Counting gross side income as spendable income. If the money is taxable or irregular, only the usable amount belongs in the plan.
Forgetting front-loaded costs. Licensing, equipment, training, and deposits can drain cash before the new role pays anything.
Treating a start date like a paycheck date. There is often a gap between starting work and getting paid.
Relying on the emergency fund for everything. If you use every spare dollar for the transition, there is no buffer left for delays.
The fix is not complicated: keep the budget lean, keep the transition costs separate, and keep a buffer for timing problems.
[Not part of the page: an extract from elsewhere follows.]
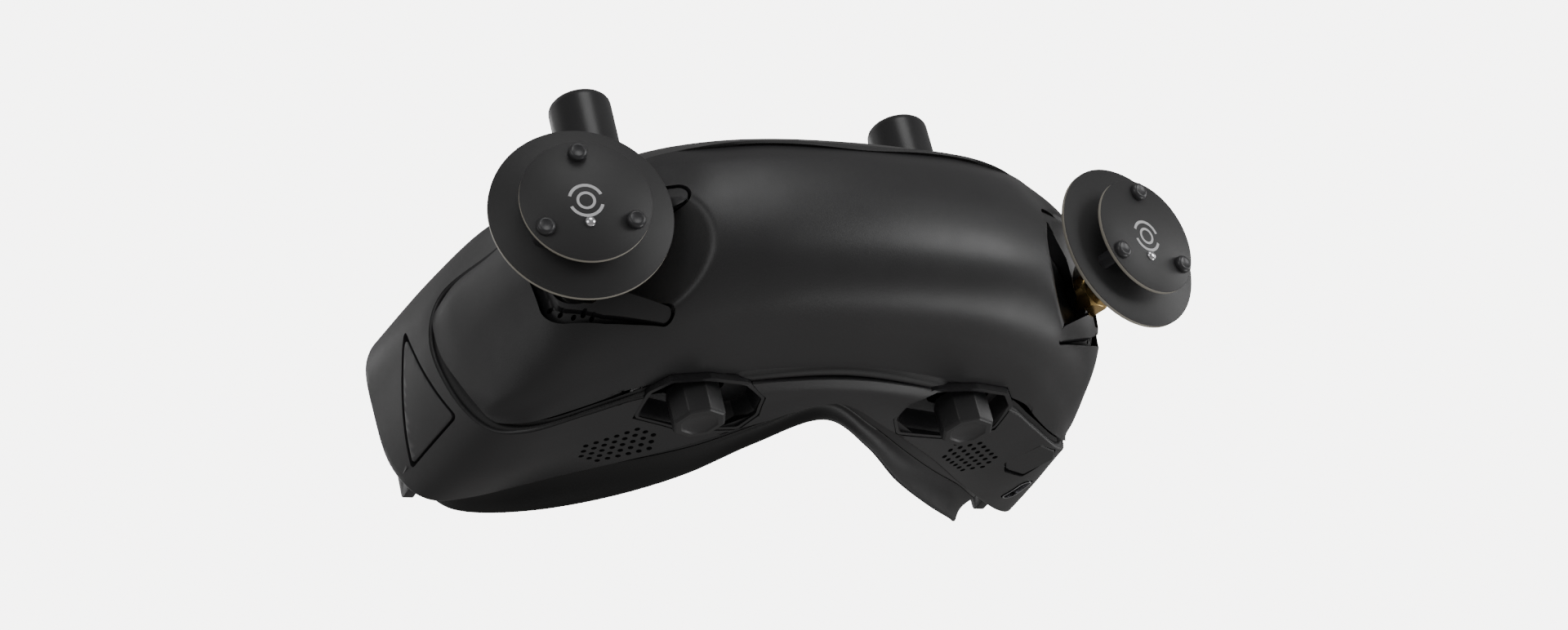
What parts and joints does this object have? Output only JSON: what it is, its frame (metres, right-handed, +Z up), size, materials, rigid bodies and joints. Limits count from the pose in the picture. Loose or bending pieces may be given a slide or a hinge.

Who should be cautious before making the move
A lean transition budget is not a good fit for everyone. Be more cautious if you have high fixed costs, dependents, a single household income, or a move that requires training before you can earn again. Those situations raise the cost of a gap and lower the margin for error.
The same caution applies if your next step depends on commission, freelancing, or a long hiring process. Those paths can work well, but they need more cash discipline because income timing is less predictable.
A practical way to think about the whole plan
The goal is not to keep your old lifestyle alive during the switch. The goal is to protect the spending that cannot stop, pay for the extra costs of the move, and give yourself enough time for the new income to begin.
If you can cover essentials for several months, have a separate bucket for transition costs, and know when the next paycheck will arrive, your plan is in solid shape. If you cannot do those three things yet, slow down the move, reduce fixed costs, or keep current income in place a little longer.
Verdict
The best career change budget is lean, separate, and honest. Build it from essentials only, then add a transition-cost line so the move does not hide its real price. Use a smaller cushion for a direct move with a firm start date, and a larger one for retraining, freelance work, or any path with delayed income. If the numbers do not support the move yet, keep earning while you prepare. That is often the cleanest way to protect both the career change and the household budget.